House Bill 181 by Rep. Matt Fridy (R-Montevallo) and Senate Bill 152 by Sen. Rodger Smitherman (D-Birmingham) is the Uniform Voidable Transfers Act (UVTA), another Alabama Law Institute/Uniform Law Commission bill. In short, the UVTA, which would replace Alabama’s version of the Uniform Fraudulent Transfers Act, strengthens creditor protections by providing remedies for certain transactions by a debtor that are unfair to the debtor’s creditors. Both bills have been favorably reported out of committee and now await action by the full House and the full Senate.

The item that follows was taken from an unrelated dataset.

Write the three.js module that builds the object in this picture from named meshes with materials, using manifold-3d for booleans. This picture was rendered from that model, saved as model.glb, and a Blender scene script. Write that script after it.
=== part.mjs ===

House Bill 248 by Rep. Kyle South (R-Fayette) and Senate Bill 201 by Sen. Trip Pittman (R-Montrose) is the Alabama First-time Home Buyer Savings Account Act, which allows first-time home buyers to establish a first-time home buyer savings account to save funds for a down payment and closing costs for the purchase of a home. The holder of one of these special accounts would be provided with an annual state income tax deduction of up to $6,000 (or $12,000 for joint accounts) for up to five years. The House version of this bill was favorably reported out of committee this week. The Alabama Bankers Association, working with the Alabama Association of Realtors, added a technical amendment to the bill that will make it easier for these accounts to be administered by the banking industry.
House Bill 273 by Rep. Patricia Todd (D-Birmingham) and Senate Bill 242 by Sen. Linda Coleman-Madison (D-Birmingham) doubles the Mortgage Record Tax and allocates the revenues to the Alabama Housing Trust Fund, which has never before received funding from this tax (or from the state), as well as to the state, the counties, and the probate judges, each of which already received a portion of the Mortgage Record Tax. This legislation has been introduced in each of the past few sessions, but it has never advanced out of committee.
Senate Bill 53 by Sen. Clyde Chambliss (R-Prattville) requires the closing statement used to finalize real estate transactions to delineate, if applicable, the amount of the real estate appraisal fee that went to an appraisal management company. While the association has no position on the fee disclosure provisions of this legislation, it strongly objects to modifying the closing statement. Sen. Chambliss understands our concerns and has agreed to work with us on a solution.
Senate Bill 92 by Sen. Arthur Orr (R-Decatur) revises Alabama law related to unemployment compensation by basing the maximum amount of unemployment benefits on a variable rate. The rate would vary based on the state’s unemployment rate, meaning a recipient would receive benefits for a longer duration during tough economic times and a shorter duration during positive economic times. According to the National Federation of Independent Businesses, Alabama would be the sixth state to pass this bill (or something similar) and the state’s unemployment compensation trust fund would likely realize a savings of over $50 million annually. The Senate passed this bill last week. It now awaits action by a House committee.
As of the end of the eighth legislative day, representatives and senators have introduced 647 bills – 370 in the House and 277 in the Senate – and 186 resolutions. Of those 833 measures, 32 have been signed into law as of this writing.
The 2018 Regular Session can last for no more than 30 legislative days and must end on or before April 23.
The Legislature will reconvene for the ninth legislative day on Feb. 6.